Moran’s I is a statistical metric commonly used in spatial data analysis to measure the degree of spatial autocorrelation. It is employed to determine whether there is a trend of spatial clustering or dispersion in spatial data.
The global Moran’s I is used to describe the average degree of association between all spatial elements and their neighboring elements across the entire study area. The formula for calculation is as follows:
\[ I = \frac{n}{{S_0}} \times \frac{\sum\limits_{i = 1}^n \sum\limits_{j = 1}^n w_{ij}(y_i - \bar{y})(y_j - \bar{y})}{\sum\limits_{i = 1}^n (y_i - \bar{y})^2} \]
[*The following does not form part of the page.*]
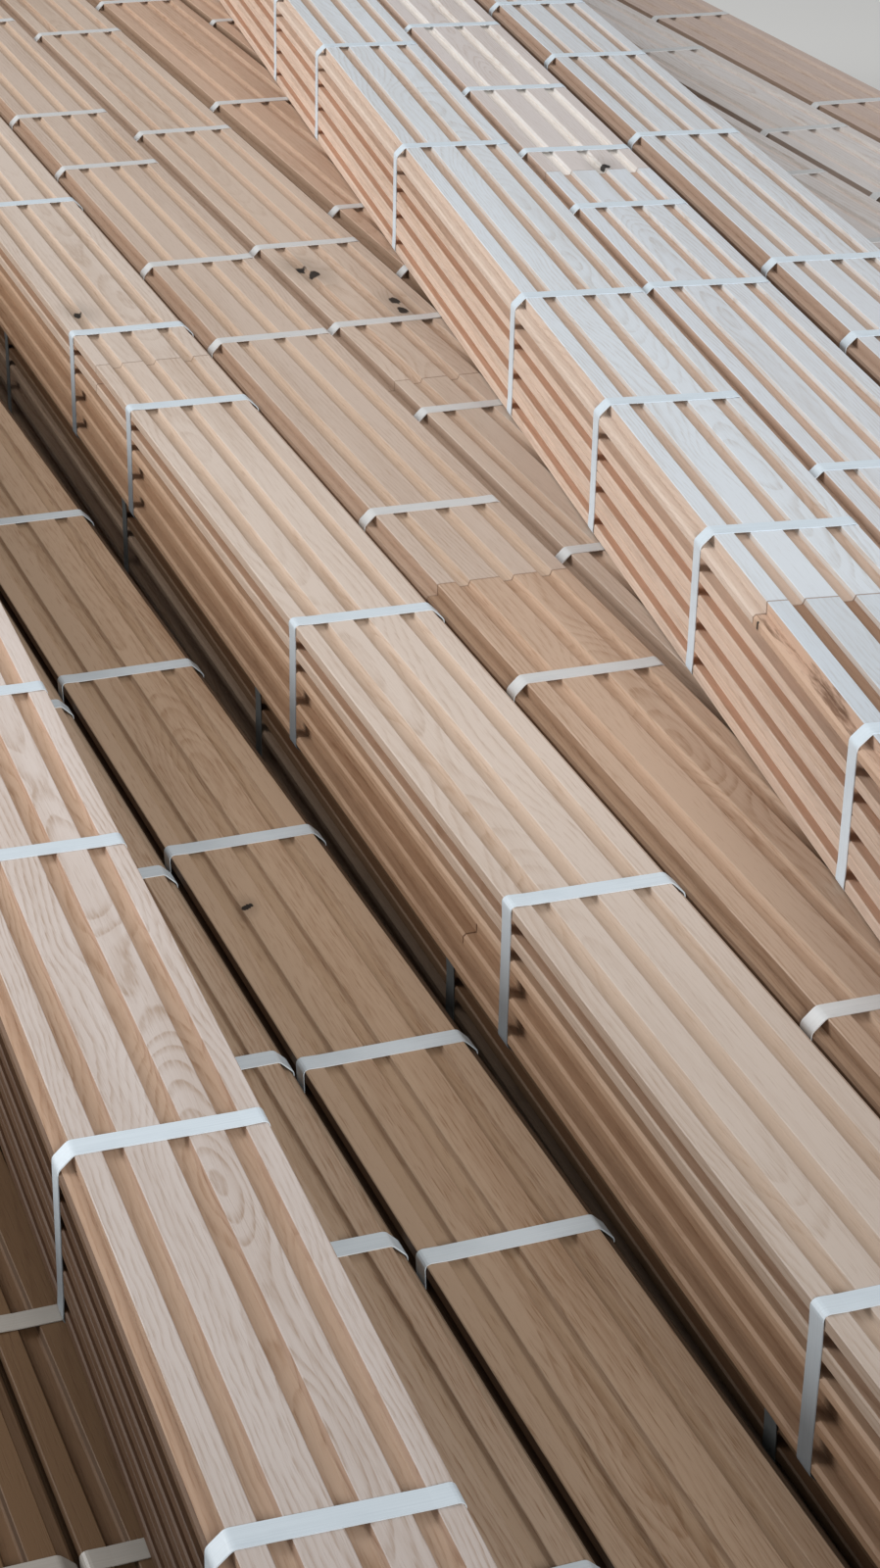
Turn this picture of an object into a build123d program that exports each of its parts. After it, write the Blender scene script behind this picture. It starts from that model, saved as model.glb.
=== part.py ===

Where \(n\) represents the total number of spatial elements,\({S_0} = \sum\limits_{i = 1}^n {\sum\limits_{j = 1}^n {{w_{ij}}} }\) is the sum of all spatial weights, \(y_i\) and \(y_j\) denote the attribute values of the \(i^{th}\) and \(j^{th}\) spatial elements, respectively, \(\bar y\) is the mean of the attribute values for all spatial elements, \({w_{ij}}\) is the spatial weight between elements \(i\) and \(j\), and \(I\) is the global Moran’s I, which ranges from \([-1, 1]\). The specific implications of this range are as shown in the following table.
data <- data.frame(
`Range` = c("I > 0", "I < 0", "I = 0"),
`Implication` = c(
"Attribute values of elements exhibit positive spatial autocorrelation, meaning similar attributes cluster together (high values are adjacent to high values, and low values to low values).",
"Attribute values of elements exhibit negative spatial autocorrelation, meaning different attributes cluster together (high values are adjacent to low values, and low values to high values).",
"The attributes are randomly distributed, indicating no spatial autocorrelation."
)
)
kable(data, format = "pipe", align = "c", caption = "Implications of Global Moran's I")
Range | Implication |
---|---|
I > 0 | Attribute values of elements exhibit positive spatial autocorrelation, meaning similar attributes cluster together (high values are adjacent to high values, and low values to low values). |
I < 0 | Attribute values of elements exhibit negative spatial autocorrelation, meaning different attributes cluster together (high values are adjacent to low values, and low values to high values). |
I = 0 | The attributes are randomly distributed, indicating no spatial autocorrelation. |
To conduct spatio-temporal analysis, it is first necessary to obtain
the adjacency matrix of each zipcode in New York City. The
relativeneigh
function in R, part of the spdep
package, is specifically designed to establish adjacency relationships
based on the graphical relationships derived from the distribution of
point features. A key advantage of this function is that it avoids the
intersection of lines connecting neighboring elements, which aligns more
closely with common perceptions of “adjacency.” This function generates
a graph object that can be converted into a neighbor list using
graph2nb
. The relative neighborhood graph is defined such
that two points \(x\) and \(y\) are considered neighbors if there is no
other point \(z\) closer to either
\(x\) or \(y\) than they are to each other.
#Relative
shp_point = st_centroid(st_geometry(shp_NY))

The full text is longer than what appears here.